As a core mechanical structure that ensures smooth vehicle motion, reliable load bearing, and long service life of the drive unit, the rational design and selection of shock-absorbing floating structures play a decisive role. To meet different chassis layouts and load requirements, various types of floating suspension structures have been developed. This article systematically reviews common AGV shock-absorbing floating structures, analyzes their working mechanisms, design constraints, and performance characteristics, and provides theoretical references and practical guidance for suspension system design and selection.
1. Core Functions of Shock-Absorbing Floating Structures
The fundamental objective of a shock-absorbing floating structure is to ensure stable AGV operation on uneven and complex road surfaces. This objective is achieved through three closely related mechanisms.

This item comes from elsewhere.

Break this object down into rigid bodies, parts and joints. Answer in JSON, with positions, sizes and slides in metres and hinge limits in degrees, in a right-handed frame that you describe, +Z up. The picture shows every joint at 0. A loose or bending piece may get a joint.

(1) Ensuring coordinated ground contact of the wheel system
In multi-wheel AGV configurations, if the drive wheel is installed in a more protruded position than auxiliary wheels to guarantee traction, auxiliary wheels may lose ground contact. This leads to excessive load concentration on the drive unit, reducing effective payload capacity and significantly affecting driving stability.
By introducing elastic freedom through suspension springs, the shock-absorbing floating structure allows the drive unit to move vertically. Under the self-weight of the AGV, the drive wheel can be pressed back to the same height as the auxiliary wheels, enabling all wheels to contact the ground simultaneously. This ensures sufficient traction for the drive wheel while allowing auxiliary wheels to share part of the load, resulting in optimized load distribution across the vehicle.

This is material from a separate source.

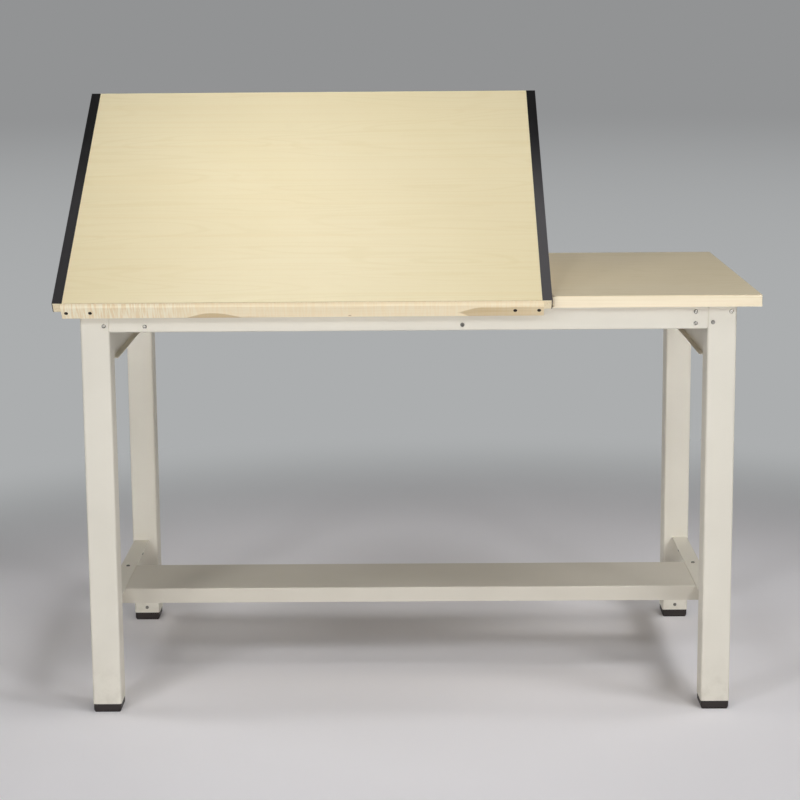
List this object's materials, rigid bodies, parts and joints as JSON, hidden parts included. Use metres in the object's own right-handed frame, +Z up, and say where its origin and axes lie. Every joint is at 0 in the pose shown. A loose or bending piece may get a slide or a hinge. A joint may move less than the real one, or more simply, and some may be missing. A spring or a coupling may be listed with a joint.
{
  "type": "drafting table",
  "caption": "Four-post steel drafting table: a wide drawing board with steel edges tilts on front pivots beside a level work surface, with a footrest shelf between the legs.",
  "frame": {"origin": "on the floor under the middle of the table's overall size in the pose shown", "axes": "+X to the right of the seated user, +Y from the user towards the back, +Z up"},
  "size_m": [1.524, 0.7728, 1.3538],
  "materials": {
    "frame_paint": "satin putty-coloured powder coat",
    "foot_plastic": "moulded black plastic",
    "maple_laminate": "satin maple-patterned laminate",
    "edge_band": "matching maple-coloured edge band",
    "panel_core": "pressed wood core, sanded",
    "apron_maple": "clear-lacquered solid maple",
    "cleat_wood": "plain planed softwood",
    "black_steel": "smooth black steel",
    "zinc_steel": "zinc-plated steel",
    "bright_steel": "plain bright steel",
    "knob_plastic": "fine-textured black plastic",
    "washer_nylon": "natural nylon",
    "dark_screw": "blackened steel",
    "zinc_screw": "bright zinc-plated steel"
  },
  "bodies": {
    "base": {"clamp_bolt_left": "bright_steel", "clamp_bolt_right": "bright_steel", "clamp_spacer_left": "bright_steel", "clamp_spacer_right": "bright_steel", "clamp_washers": "washer_nylon", "cross_member_left": "frame_paint", "cross_member_middle": "frame_paint", "cross_member_right": "frame_paint", "fixed_top_core": "panel_core", "fixed_top_edge_band": "edge_band", "fixed_top_laminate": "maple_laminate", "fixed_top_screws": "zinc_screw", "foot_back_left": "foot_plastic", "foot_back_right": "foot_plastic", "foot_front_left": "foot_plastic", "foot_front_right": "foot_plastic", "foot_screws": "zinc_screw", "footrest_screws": "zinc_screw", "footrest_shelf": "frame_paint", "leg_back_left": "frame_paint", "leg_back_right": "frame_paint", "leg_front_left": "frame_paint", "leg_front_right": "frame_paint", "leg_screws": "zinc_screw", "leg_top_plugs": "foot_plastic", "lower_rail_left": "frame_paint", "lower_rail_right": "frame_paint", "lower_rail_screws": "zinc_screw", "pin_clips": "bright_steel", "pivot_fork_left": "zinc_steel", "pivot_fork_right": "zinc_steel", "pivot_fork_screws": "zinc_screw", "pivot_pin_left": "bright_steel", "pivot_pin_right": "bright_steel", "rail_back": "frame_paint", "rail_front": "frame_paint", "rail_screws": "zinc_screw", "side_apron_left": "frame_paint", "side_apron_right": "frame_paint", "side_apron_screws": "zinc_screw"},
    "board": {"arc_plate_left": "zinc_steel", "arc_plate_right": "zinc_steel", "arc_plate_rivets": "bright_steel", "board_arm_left": "zinc_steel", "board_arm_right": "zinc_steel", "board_arm_screws": "zinc_screw", "board_cleat_left": "cleat_wood", "board_cleat_right": "cleat_wood", "board_core": "panel_core", "board_laminate": "maple_laminate", "cleat_screws": "dark_screw", "front_apron": "apron_maple", "front_apron_screws": "dark_screw", "steel_edge_left": "black_steel", "steel_edge_right": "black_steel", "steel_edge_screws": "dark_screw"},
    "knob_left": {"clamp_knob_left": "knob_plastic"},
    "knob_right": {"clamp_knob_right": "knob_plastic"}
  },
  "joints": [
    {"name": "board_tilt", "type": "hinge", "parent": "base", "child": "board", "pos_m": [0, -0.34345, 0.9206], "axis": [1, 0, 0], "range_deg": [-34.5, 10.5]},
    {"name": "clamp_knob_left_turn", "type": "hinge", "parent": "base", "child": "knob_left", "pos_m": [-0.5155, -0.19722, 0.8872], "axis": [1, 0, 0], "range_deg": [0, 360]},
    {"name": "clamp_knob_right_turn", "type": "hinge", "parent": "base", "child": "knob_right", "pos_m": [0.0625, -0.19722, 0.8872], "axis": [-1, 0, 0], "range_deg": [0, 360]}
  ]
}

(2) Adapting to road irregularities and obstacles
When operating on uneven road surfaces without shock absorption, the drive wheel may lose traction in depressions or be rigidly lifted by obstacles, causing vehicle vibration, deviation, or instability. With a floating suspension, the spring allows the drive wheel to continuously follow the road surface profile.
When encountering a protrusion, spring compression prevents the drive unit from rigidly lifting the entire vehicle. When passing over a depression, the spring restoring force pushes the drive wheel downward to maintain ground contact. This ensures continuous traction and stable driving behavior under varying road conditions.

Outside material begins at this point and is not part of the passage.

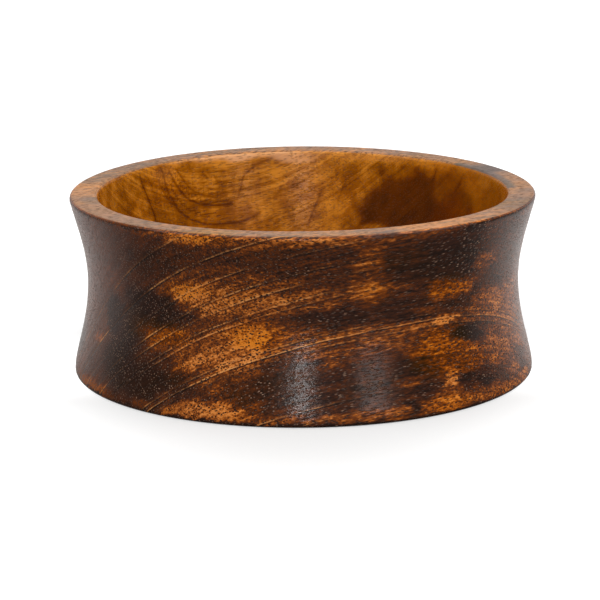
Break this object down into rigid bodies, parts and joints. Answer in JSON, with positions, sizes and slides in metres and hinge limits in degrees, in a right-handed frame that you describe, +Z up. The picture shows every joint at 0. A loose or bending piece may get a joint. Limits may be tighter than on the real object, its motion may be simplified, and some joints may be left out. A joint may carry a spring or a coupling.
{
  "type": "salad bowl",
  "caption": "Lathe-turned wooden salad bowl with a waisted wall, a flat rim, a rounded hollow and a level foot ring.",
  "frame": {"origin": "centre of the ring that the bowl stands on, in the plane of the table", "axes": "+Z up along the turning axis out of the mouth; the pictured side faces -Y, +X is to its right"},
  "size_m": [0.254, 0.254, 0.1],
  "materials": {
    "wood": "scorched and oiled to a satin sheen outside, honey-coloured inside"
  },
  "bodies": {
    "root": {"bowl_body": "wood"}
  },
  "joints": []
}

(3) Buffering impact loads and protecting the drive unit
Road irregularities and obstacles generate transient impact loads that are transmitted directly to the motor, gearbox, bearings, and other critical components. Over time, these loads accelerate wear and failure.
The suspension spring absorbs and buffers impact energy through elastic deformation, converting sudden shock loads into gradually released elastic energy. This significantly reduces peak loads transmitted to the drive unit, extending component service life and reducing maintenance costs.
2. Design Constraints and Mathematical Modeling (Plain-Text Format)
To reliably achieve the above functions, shock-absorbing floating structures must satisfy a series of mechanical constraints. The core design variable is the accurate matching of spring stiffness k. Based on three typical operating conditions-flat ground, depressions, and protrusions-key design relationships are established below using engineering-friendly plain-text expressions.
Key parameter definitions
k : stiffness of a single suspension spring
lambda : protrusion height of the drive wheel relative to auxiliary wheels
delta : road surface unevenness (bump = +delta, depression = -delta)
Delta : spring preload
n : number of springs per drive unit
G : total AGV weight at full load
mu1 : friction coefficient between drive wheel and ground
mu2 : rolling resistance coefficient of the AGV
Fmax1 , Fmax1_limit : rated and ultimate load of the drive wheel
Fmax2 , Fmax2_limit : rated and ultimate load of auxiliary wheels
(1) Flat ground condition (baseline case)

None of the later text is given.